Cabalmail

Host your own email and enhance your privacy

View the Project on GitHub cabalmail/cabal-infra

Prerequisites

Before using this repo, you must set up an appropriate environment.

Amazon Web Services Account

Set up an Amazon Web Services Account.

Github

Set up a Github repository.

Terraform

Set up Terraform.

Domain registration

NOTE: Domain registration is not free. You will need to provide a form of payment.

You must register your desired domains (control and mail) with your chosen registrar. Cabalmail requires exactly one control domain and at least one mail domain. Registration requires an email address. You can use a temporary email account with any of the free providers for this address, and later, you can update the registration records with a self-hosted address once your hosting infrastructure is up and running.

The control domain is for infrastructure, not for email addresses. If you like to send mail from example.com, you might use example.net as your control domain. If so, then you would retrieve your mail from imap.example.net, send mail to smtp-out.example.net, and manage your addresses at admin.example.net.

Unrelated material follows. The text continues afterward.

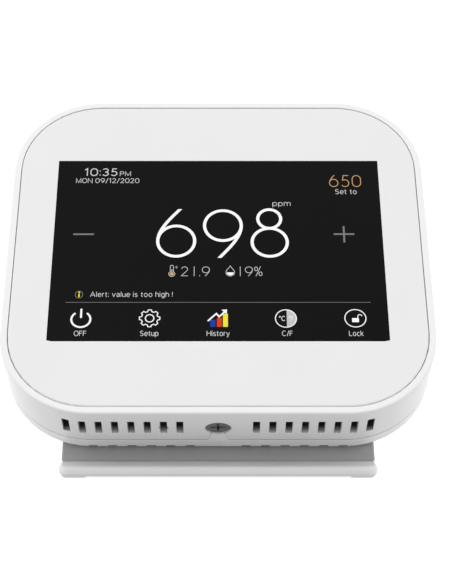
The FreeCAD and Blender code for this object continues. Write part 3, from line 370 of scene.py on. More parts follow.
SIX = (0.69, [bezier((0.404, 1.0), (0.201, 0.76), (0.032, 0.564), (0.032, 0.34))],
       [ellipse((0.3455, 0.3403), (0.3135, 0.31))])
SIGNS = {
    "0": (0.69, [], [arc((0.345, 0.64), (0.31, 0.33), 0, 180)
                     + arc((0.345, 0.36), (0.31, 0.33), 180, 360)]),
    "|": (0, [[(0, 0), (0, 1)]], []),
    "1": (0.32, [[(0, 0.8), (0.22, 1), (0.22, 0)]], []),
    "2": (0.62, [arc((0.31, 0.715), (0.26, 0.255), 165, -28, 28) + [(0.04, 0.03), (0.6, 0.03)]], []),
    "3": (0.6, [arc((0.29, 0.745), (0.24, 0.225), 155, -90)
                + arc((0.29, 0.265), (0.27, 0.235), 90, -155)], []),
    "5": (0.6, [[(0.56, 0.97), (0.18, 0.97), (0.11, 0.55)]
                + arc((0.29, 0.32), (0.28, 0.29), 128, -145, 32)], []),
    "6": SIX,
    "8": (0.656, [], [ellipse((0.328, 0.797), (0.196, 0.194)),
                      ellipse((0.328, 0.315), (0.298, 0.285))]),
    "9": turned(SIX),
    "A": (0.76, [[(0, 0), (0.38, 1), (0.76, 0)], [(0.13, 0.33), (0.63, 0.33)]], []),
    "C": (0.78, [arc((0.42, 0.5), (0.4, 0.49), 48, 312)], []),
    "F": (0.54, [[(0.54, 0.97), (0, 0.97), (0, 0)], [(0, 0.52), (0.48, 0.52)]], []),
    "H": (0.68, [[(0, 0), (0, 1)], [(0.68, 0), (0.68, 1)], [(0, 0.52), (0.68, 0.52)]], []),
    "L": (0.48, [[(0, 1), (0, 0.03), (0.48, 0.03)]], []),
    "M": (0.8, [[(0, 0), (0, 1), (0.4, 0.1), (0.8, 1), (0.8, 0)]], []),
    "N": (0.7, [[(0, 0), (0, 1), (0.7, 0), (0.7, 1)]], []),
    "O": (0.84, [], [ellipse((0.42, 0.5), (0.4, 0.49))]),
    "P": (0.58, [[(0, 0), (0, 0.97)] + arc((0.3, 0.725), (0.27, 0.245), 90, -90) + [(0, 0.48)]], []),
    "S": (0.58, [arc((0.29, 0.75), (0.24, 0.235), 30, 270)
                 + arc((0.29, 0.265), (0.26, 0.25), 90, -150)], []),
    "a": (0.5, [arc((0.25, 0.5), (0.2, 0.23), 160, 0, 16) + [(0.45, 0)],
                [(0.45, 0.42)] + arc((0.23, 0.2), (0.2, 0.2), 90, 270, 16) + [(0.45, 0.13)]], []),
    "c": (0.48, [arc((0.27, SMALL / 2), (0.25, SMALL / 2), 50, 310)], []),
    "e": (0.52, [[(0.03, 0.37)] + arc((0.27, SMALL / 2), (0.25, SMALL / 2), 0, 312)], []),
    "g": (0.52, [[(0.52, SMALL), (0.52, 0)] + arc((0.29, -0.04), (0.23, 0.22), 0, -150, 16)],
          [SMALL_RING]),
    "h": (0.46, [TALL_STEM, arch(0, 0.46)], []),
    "i": (0.02, [STEM, [(0, 0.9), (0, 1.03)]], []),
    "k": (0.44, [TALL_STEM, [(0.42, SMALL), (0, 0.27)], [(0.14, 0.42), (0.44, 0)]], []),
    "l": (0.02, [TALL_STEM], []),
    "m": (0.8, [STEM, arch(0, 0.4), arch(0.4, 0.8)], []),
    "o": (0.54, [], [SMALL_RING]),
    "p": (0.54, [[(0, -0.28), (0, SMALL)]], [SMALL_RING]),
    "r": (0.26, [STEM, [(0, 0.4)] + arc((0.24, 0.46), (0.24, SMALL - 0.46), 180, 85, 10)], []),
    "s": (0.42, [arc((0.21, 0.54), (0.17, 0.17), 30, 270, 16)
                 + arc((0.21, 0.19), (0.19, 0.18), 90, -150, 16)], []),
    "t": (0.3, [[(0.12, 0.93), (0.12, 0.15)] + arc((0.25, 0.15), (0.13, 0.13), 180, 280, 10),
                [(0, 0.7), (0.28, 0.7)]], []),
    "u": (0.46, [[(0, SMALL), (0, 0.25)] + arc((0.23, 0.25), (0.23, 0.23), 180, 360, 14)
                 + [(0.46, SMALL)], [(0.46, 0.3), (0.46, 0)]], []),
    "v": (0.5, [[(0, SMALL), (0.25, 0), (0.5, SMALL)]], []),
    "y": (0.5, [[(0, SMALL), (0.26, 0.02)], [(0.5, SMALL), (0.22, -0.18), (0.06, -0.26)]], []),
    ":": (0.04, [[(0.02, 0.05), (0.02, 0.17)], [(0.02, 0.6), (0.02, 0.72)]], []),
    "/": (0.4, [[(0, -0.06), (0.4, 1.04)]], []),
    ".": (0.06, [[(0.03, 0), (0.03, 0.1)]], []),
    "!": (0.04, [[(0.02, 0.3), (0.02, 1)], [(0.02, 0), (0.02, 0.12)]], []),
    "%": (0.9, [[(0.18, 0), (0.72, 1)]],
          [ellipse((0.2, 0.76), (0.18, 0.2), 20), ellipse((0.7, 0.24), (0.18, 0.2), 20)]),
    "°": (0.3, [], [ellipse((0.15, 0.86), (0.13, 0.13), 16)]),
    " ": (0.16, [], []),
}
SPACING = 0.2                 # between one sign and the next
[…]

If you don’t have a preference for registrars, you can use the Route 53 Registrar service in the AWS account you created above.

Provisioning

The developers have striven to make provisioning as automated as possible. However, there are some necessarily manual steps. Several of these steps are discussed above under Prerequisites, and others are discussed below under Post-Automation Steps. However, one step unavoidably must be attended to during the initial provsioning. This is why the terraform directory has been subdivided into two subdirectories: The first performs the initial automation, and the second all the rest. The order is dns first and infra second. The overwhelming majority of resources are created by infra. In between, you will be instructed to update your domain registrations and add a secret to your Github repository settings.

  1. Set up the prerequisites above.

  2. Run the terraform/dns workspace. WARNING: Performing this step will result in charges on your credit card from Amazon Web Services.

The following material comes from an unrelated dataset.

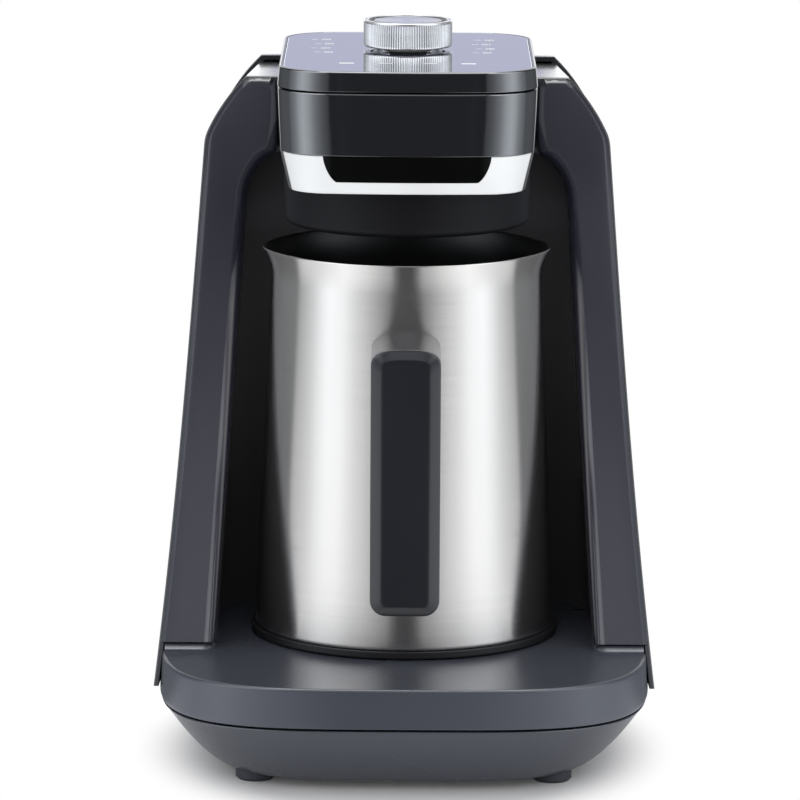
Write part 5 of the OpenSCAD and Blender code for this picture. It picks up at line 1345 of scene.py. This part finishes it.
def reflectors(s):
    """A round wall of soft light with a dark gap in front and dark flags at the sides, a ring
    on the floor, a card above, one in front and three behind."""
    a = np.radians(np.linspace(-RING_HALF_TURN, RING_HALF_TURN, 309))
    rim = {r: np.stack([r * np.sin(a), RING_Y - r * np.cos(a)], 1) for r in (900, 904, 100, 899)}
    wall, apron = (np.vstack([rim[i], rim[o][::-1]]) for i, o in ((900, 904), (100, 899)))
    sides = Shape()
    for x in (-150, 77):
        sides.block((x, 950, 300), (x + 73, 954, 470))
    for name, shape, levels, rgb, strength in (
            ("light_wall", Shape().prism(wall, 2, 1.0, 420.0), WALL_LEVELS,
             (0.92, 0.99, 1.07), s.wall),
            ("high_wall", Shape().prism(wall, 2, 420.5, 1500.0), HIGH_LEVELS,
             (0.96, 0.99, 1.05), 2.0),
            ("light_apron", Shape().prism(apron, 2, 0.3, 0.6), APRON_LEVELS,
             (0.95, 0.99, 1.05), s.wall),
            ("top_card", Shape().block((-350, -300, 1300), (350, 300, 1304)), EVEN_LEVELS,
             (1.0, 1.0, 1.0), s.lid),
            ("fill_card", Shape().block((-300, -940, 480), (300, -936, 900)), EVEN_LEVELS,
             (0.70, 0.72, 0.80), 1.0),
            ("side_cards", sides, EVEN_LEVELS, (0.96, 0.98, 1.0), 1.8),
            ("back_card", Shape().block((-72, 950, 300), (72, 954, 470)), EVEN_LEVELS,
             (0.57, 0.59, 0.75), 1.0)):
        lit_card(name, shape, levels, rgb, strength)


WHITE = (1.0, 1.0, 1.0, 1.0)
SENSOR_WIDTH, FRAME, CENTRE_X = 36.0, 800, 405.75  # millimetres, then pixels
GLOW_PLACE, GLOW_SIZE = (0.0, -0.030, 0.0), (0.066, 0.085, 1.0)


def pale_floor(s):
    """A pale floor that is white to the camera away from the base, and keeps its shadow."""
    floor = solid("floor", Shape().block((-3000, -3000, -4), (3000, 3000, 0)))
    mat, tree, shader = new_material("pale floor")
    blended(tree, shader, noise(tree, 0.8, 1.0), (0.93, 0.93, 0.935), (0.95, 0.95, 0.955))
    feed(tree, shader, {"Roughness": 0.9, "Specular IOR Level": 0.0})
    coords = add(tree, "TexCoord").outputs["Object"]
    spot = add(tree, "Mapping", {"Location": GLOW_PLACE, "Scale": GLOW_SIZE, "Vector": coords},
               vector_type="TEXTURE")
    away = add(tree, "VectorMath", {0: spot.outputs["Vector"]}, operation="LENGTH")
    fade = add(tree, "MapRange", {"From Min": 1.05, "From Max": 1.5, "To Min": 0.03,
                                  "To Max": s.floor_glow, "Value": away.outputs["Value"]},
               interpolation_type="SMOOTHSTEP")
    share = sums(tree, "MULTIPLY", add(tree, "LightPath").outputs["Is Camera Ray"],
                 fade.outputs["Result"])
    glow = add(tree, "Emission", {"Color": WHITE})
    mix = add(tree, "MixShader", {"Fac": share, 1: shader.outputs["BSDF"],
                                  2: glow.outputs["Emission"]})
    feed(tree, tree.nodes["Material Output"], {"Surface": mix.outputs["Shader"]})
    floor.data.materials.append(mat)


def soft_world(strength):
    """Even white light, and plain white behind everything."""
    world = bpy.data.worlds.new("soft studio")
    world.use_nodes = True
    tree = world.node_tree
    back = feed(tree, tree.nodes["Background"], {"Color": WHITE, "Strength": strength})
    white = add(tree, "Background", {"Color": WHITE})
    mix = add(tree, "MixShader", {"Fac": add(tree, "LightPath").outputs["Is Camera Ray"],
                                  1: back.outputs["Background"], 2: white.outputs["Background"]})
    feed(tree, tree.nodes["World Output"], {"Surface": mix.outputs["Shader"]})
    return world


class COFFEE_OT_stage(bpy.types.Operator):
    """Set the pale floor, the soft light all round, the reflectors and the camera"""
    bl_idname = "coffee.stage"
    bl_label = "Stage"

    def execute(self, context):
        s = context.scene.coffee_stage
        pale_floor(s)
        reflectors(s)
        context.scene.world = soft_world(s.ambient)
        cam = bpy.data.objects.new("camera", bpy.data.cameras.new("camera"))
        context.scene.collection.objects.link(cam)
        cam.data.lens, cam.data.sensor_width = s.lens, SENSOR_WIDTH
        cam.data.clip_start, cam.data.clip_end = 0.1, 20.0
        cam.location = (0.0, POT_Y * MM - s.distance, s.height)
        turn = Matrix.Rotation(math.pi / 2 - s.pitch, 3, "X") @ Matrix.Rotation(s.roll, 3, "Z")
        cam.rotation_euler = turn.to_euler()
        cam.data.shift_x = (FRAME / 2 - CENTRE_X) / FRAME
        context.scene.camera = cam
        context.scene.view_settings.view_transform = "Standard"
        return {"FINISHED"}


class COFFEE_PT_panel(bpy.types.Panel):
    """Sizes, colours and builders of the coffee maker"""
    bl_idname = "COFFEE_PT_panel"
    bl_label = "Coffee Maker"
    bl_space_type = "VIEW_3D"
    bl_region_type = "UI"
    bl_category = "Coffee Maker"

    def draw(self, context):
        """Every size and look, then a button for each builder."""
        for group in GROUPS:
            data = getattr(context.scene, group)
            for prop in data.bl_rna.properties:
                if prop.identifier not in ("rna_type", "name"):
                    self.layout.prop(data, prop.identifier)
        for operator in OPERATORS:
            self.layout.operator(operator.bl_idname)


GROUPS = {"coffee_body": BodySizes, "coffee_head": HeadSizes, "coffee_knob": KnobSizes,
          "coffee_pot": PotSizes, "coffee_finish": Finishes, "coffee_stage": StageSizes}
OPERATORS = (COFFEE_OT_inner_parts, COFFEE_OT_base, COFFEE_OT_column, COFFEE_OT_head,
             COFFEE_OT_knob, COFFEE_OT_pot, COFFEE_OT_handle, COFFEE_OT_stage)
CLASSES = (*GROUPS.values(), *OPERATORS, COFFEE_PT_panel)


def register():
    """Adds the classes and the scene's property groups."""
    for cls in CLASSES:
        bpy.utils.register_class(cls)
    for name, group in GROUPS.items():
        setattr(bpy.types.Scene, name, bpy.props.PointerProperty(type=group))


def unregister():
    """Takes them away again."""
    for name in GROUPS:
        delattr(bpy.types.Scene, name)
    for cls in reversed(CLASSES):
        bpy.utils.unregister_class(cls)


def main():
    """Registers the classes and builds everything in order."""
    register()
    for cls in OPERATORS:
        group, name = cls.bl_idname.split(".")
        getattr(getattr(bpy.ops, group), name)()


if __name__ == "__main__":
    main()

    1. Queue a plan in your Terraform Cloud terraform/dns workspace.
    2. When it finishes the plan phase, confirm and apply.
    3. Note the output. You will need it for step 3.
  3. The output from the Terraform run in step 2 will include name servers. Update the domain registration for your control domain with these name servers. Before proceeding to the terraform/infa workspace, make sure this change is complete.

  4. WHOA. Verify that steps 2 and 3 were successful. Do not proceed to step 5 otherwise.

  5. Kick off the terraform/infra workflow.

    1. Navigate in your browser to your repository in GitHub.
    2. Navigate to the Actions tab.
    3. Navigate to “Build and Deploy Terraform Infrastructure”.
    4. Pull down the “Run workflow” menu.
    5. Click on the green “Run workflow” button.
    6. Note the output at the end of apply/apply-terraform. You will need it for the post-automation tasks below.
  6. Perform the post-automation tasks below.

Reprovisioning

Theoretically, it should also be safe to change any of the variables except the AWS region. As long as the new values are sensible, Terraform should reestablish the infrastructure with the new parameters, and your mail should still be there. But we do not guarantee this, and we strongly recommend that you perform backups first.

Post-Automation Steps

Look at the output from Terraform at the end of apply/apply-terraform in GitHub Actions. It should look something like this:

{
  "IMPORTANT": [
    "You must get permission from AWS to relay mail through the below IP addresses. See the section on Port 25 in docs/setup.md.",
    "You must update your domain registrations with the name servers from the below domains. See the section on Nameservers in docs/setup.md"
  ],
  "domains": [
    {
      "domain": "example.com",
      "name_servers": [
        "ns-1111.awsdns-55.net",
        "ns-2222.awsdns-66.org",
        "ns-3333.awsdns-77.co.uk",
        "ns-4444.awsdns-88.com"
      ],
      "zone_id": "Z0431XXXXXXXXXXXXXXX0"
    },
    {
      "domain": "example.org",
      "name_servers": [
        "ns-1111.awsdns-55.org",
        "ns-2222.awsdns-66.com",
        "ns-3333.awsdns-77.net",
        "ns-4444.awsdns-88.co.uk"
      ],
      "zone_id": "Z0431XXXXXXXXXXXXXXX1"
    }
  ],
  "relay_ips": {
    "addresses": [
      "192.168.0.1"
    ],
    "domain": "smtp.example.net"
}

Nameservers (What to do with the domains output)

The output contains the nameservers that AWS assigned to your mail domains. To work at all, you must update your domain registrations with these nameservers.

Port 25 Block (What to do with the relay_ips output)

The output contains the IP address of each of your outgoing mail relays. (More specifically, it’s the elastic IP addresses used for egress on the NAT gateway.) In order to send mail reliably, you must get AWS to allow outbound traffic on port 25. There is no API for this, so the process cannot be automated. Instead, you must fill out this form.